-- start --
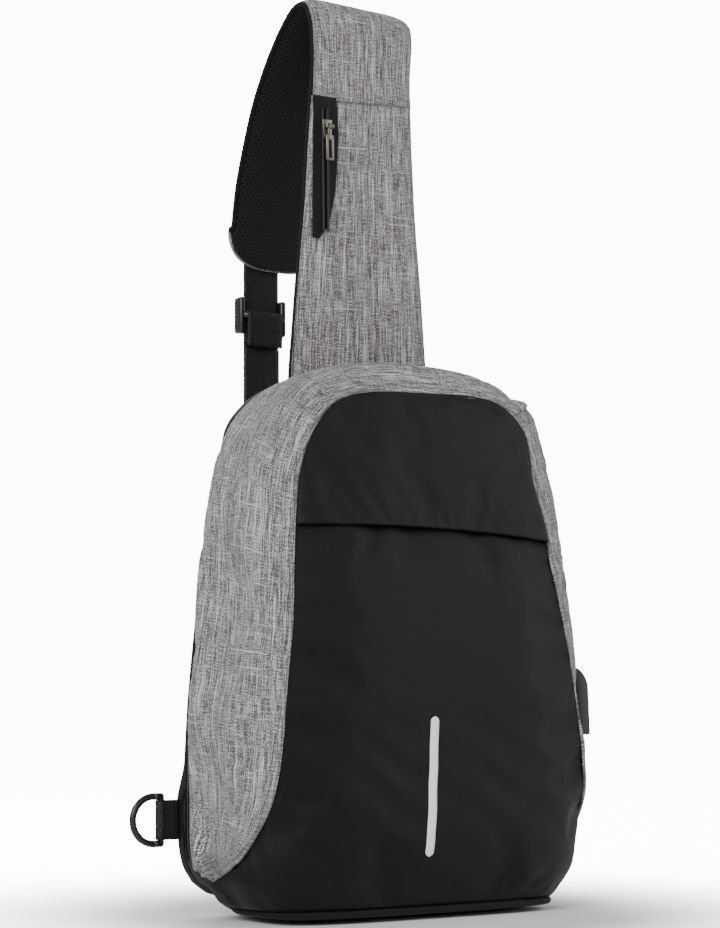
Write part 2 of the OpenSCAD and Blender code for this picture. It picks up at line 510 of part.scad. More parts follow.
front_lower_panel();
front_upper_panel();
left_gusset();
right_gusset();
top_gusset();
base_panel();
left_base_cheek();
right_base_cheek();
base_piping();
base_board();
gusset_lining();
reflective_strip();
front_zip_tapes();
front_zip_coil();
front_zip_slider();
front_zip_pull();
main_zip_shell_tape();
main_zip_shell_coil();
main_zip_panel_tape();
main_zip_panel_coil();
upper_zip_slider();
upper_zip_pull();
lower_zip_slider();
lower_zip_pull();
back_panel();
back_board();
tablet_sleeve();
hinge_strip();
strap_face();
strap_foam();
strap_mesh();
strap_pocket_insert();
strap_zip_coil();
strap_zip_slider();
strap_zip_pull();
webbing();
webbing_slack();
webbing_end_loop();
tri_glide();
left_ring_tab();
left_ring();
right_ring_tab();
right_ring();
hook_eye();
swivel_hook();
hook_gate();
cable_hood();
cable_socket();
socket_tongue();
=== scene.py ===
# %% [markdown]
# # A sling bag, sewn piece by piece
# The bag's sizes, joints and hard parts come from the CAD frame. Here every cloth panel is laid over
# that frame as its own thin skin, the way a sewing room cuts a bag: black front, grey sides, back pad,
# strap, webbing and zips. Each skin rides on the CAD body it belongs to, so the joints still move it.

# %% Load the frame and keep its box
import math
import bmesh
import bpy
from mathutils import Matrix, Vector, noise
from mathutils.bvhtree import BVHTree


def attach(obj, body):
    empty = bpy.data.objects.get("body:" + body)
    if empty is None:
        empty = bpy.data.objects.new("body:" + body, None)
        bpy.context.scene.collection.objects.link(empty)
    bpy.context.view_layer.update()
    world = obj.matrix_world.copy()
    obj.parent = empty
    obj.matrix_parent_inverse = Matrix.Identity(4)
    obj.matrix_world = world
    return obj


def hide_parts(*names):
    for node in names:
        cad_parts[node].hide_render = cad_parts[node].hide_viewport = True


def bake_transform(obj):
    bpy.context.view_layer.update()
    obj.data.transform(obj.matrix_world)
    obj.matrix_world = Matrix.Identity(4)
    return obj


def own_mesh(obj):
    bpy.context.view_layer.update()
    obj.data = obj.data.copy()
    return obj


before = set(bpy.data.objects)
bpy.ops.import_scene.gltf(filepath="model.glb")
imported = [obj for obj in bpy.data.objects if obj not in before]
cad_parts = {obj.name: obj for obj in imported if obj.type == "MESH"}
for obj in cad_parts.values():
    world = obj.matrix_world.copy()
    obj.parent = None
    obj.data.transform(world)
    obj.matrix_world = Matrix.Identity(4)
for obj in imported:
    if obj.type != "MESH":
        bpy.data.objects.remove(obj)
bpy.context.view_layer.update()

MM = 0.001
scene = bpy.context.scene

# %% [markdown]
# A bag in a shop's catalogue is lit by big soft boxes against white, so a pale floor, one large
# key light, a fill and a rim are enough. The camera looks from the bag's front left, a little below
# the middle of the bag, through a long lens so that the strap isn't stretched.

# %% Camera, lights and floor
VIEW_AZIMUTH = math.radians(-35)
CAMERA_DISTANCE = 1.30
LENS_HEIGHT = 0.120
SIDE_STEP = -0.019
RISE = 0.266
SEEN_WHITE = 12


def add_camera():
    """A level long-lens camera at the bag's front left, its lens shifted up to take in the strap."""
    away = Vector((math.sin(VIEW_AZIMUTH), -math.cos(VIEW_AZIMUTH), 0))
    right = Vector((math.cos(VIEW_AZIMUTH), math.sin(VIEW_AZIMUTH), 0))
    data = bpy.data.cameras.new("camera")
    data.lens = 85
    data.sensor_fit = "VERTICAL"
    data.sensor_height = 36
    data.shift_y = RISE
    camera = bpy.data.objects.new("camera", data)
    scene.collection.objects.link(camera)
    camera.location = away * CAMERA_DISTANCE + right * SIDE_STEP + Vector((0, 0, LENS_HEIGHT))
    camera.rotation_euler = (-away).to_track_quat("-Z", "Y").to_euler()
    scene.camera = camera


def add_area_light(name, place, size, power):
    """A square soft box aimed at the middle of the bag."""
    data = bpy.data.lights.new(name, "AREA")
    data.size = size
    data.energy = power
    light = bpy.data.objects.new(name, data)
    scene.collection.objects.link(light)
    light.location = place
    light.rotation_euler = (Vector((0, 0, 0.25)) - light.location).to_track_quat("-Z", "Y").to_euler()


def plain_material(name, colour, roughness):
    """A material for what isn't part of the bag."""
    material = bpy.data.materials.new(name)
    material.use_nodes = True
    shader = material.node_tree.nodes["Principled BSDF"]
    shader.inputs["Base Color"].default_value = (*colour, 1)
    shader.inputs["Roughness"].default_value = roughness
    return material


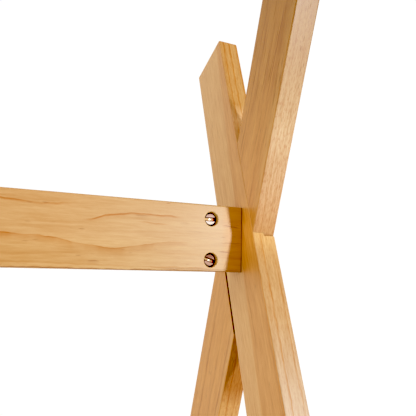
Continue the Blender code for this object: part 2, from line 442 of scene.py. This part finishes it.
-- end --
» Problem to solve: Transcribe the lines beginning at the one that contains "strap_face();" and ending at the one that contains "obj.data.transform(obj.matrix_world)", with nothing added or left out.

» Task result:
strap_face();
strap_foam();
strap_mesh();
strap_pocket_insert();
strap_zip_coil();
strap_zip_slider();
strap_zip_pull();
webbing();
webbing_slack();
webbing_end_loop();
tri_glide();
left_ring_tab();
left_ring();
right_ring_tab();
right_ring();
hook_eye();
swivel_hook();
hook_gate();
cable_hood();
cable_socket();
socket_tongue();
=== scene.py ===
# %% [markdown]
# # A sling bag, sewn piece by piece
# The bag's sizes, joints and hard parts come from the CAD frame. Here every cloth panel is laid over
# that frame as its own thin skin, the way a sewing room cuts a bag: black front, grey sides, back pad,
# strap, webbing and zips. Each skin rides on the CAD body it belongs to, so the joints still move it.

# %% Load the frame and keep its box
import math
import bmesh
import bpy
from mathutils import Matrix, Vector, noise
from mathutils.bvhtree import BVHTree


def attach(obj, body):
    empty = bpy.data.objects.get("body:" + body)
    if empty is None:
        empty = bpy.data.objects.new("body:" + body, None)
        bpy.context.scene.collection.objects.link(empty)
    bpy.context.view_layer.update()
    world = obj.matrix_world.copy()
    obj.parent = empty
    obj.matrix_parent_inverse = Matrix.Identity(4)
    obj.matrix_world = world
    return obj


def hide_parts(*names):
    for node in names:
        cad_parts[node].hide_render = cad_parts[node].hide_viewport = True


def bake_transform(obj):
    bpy.context.view_layer.update()
    obj.data.transform(obj.matrix_world)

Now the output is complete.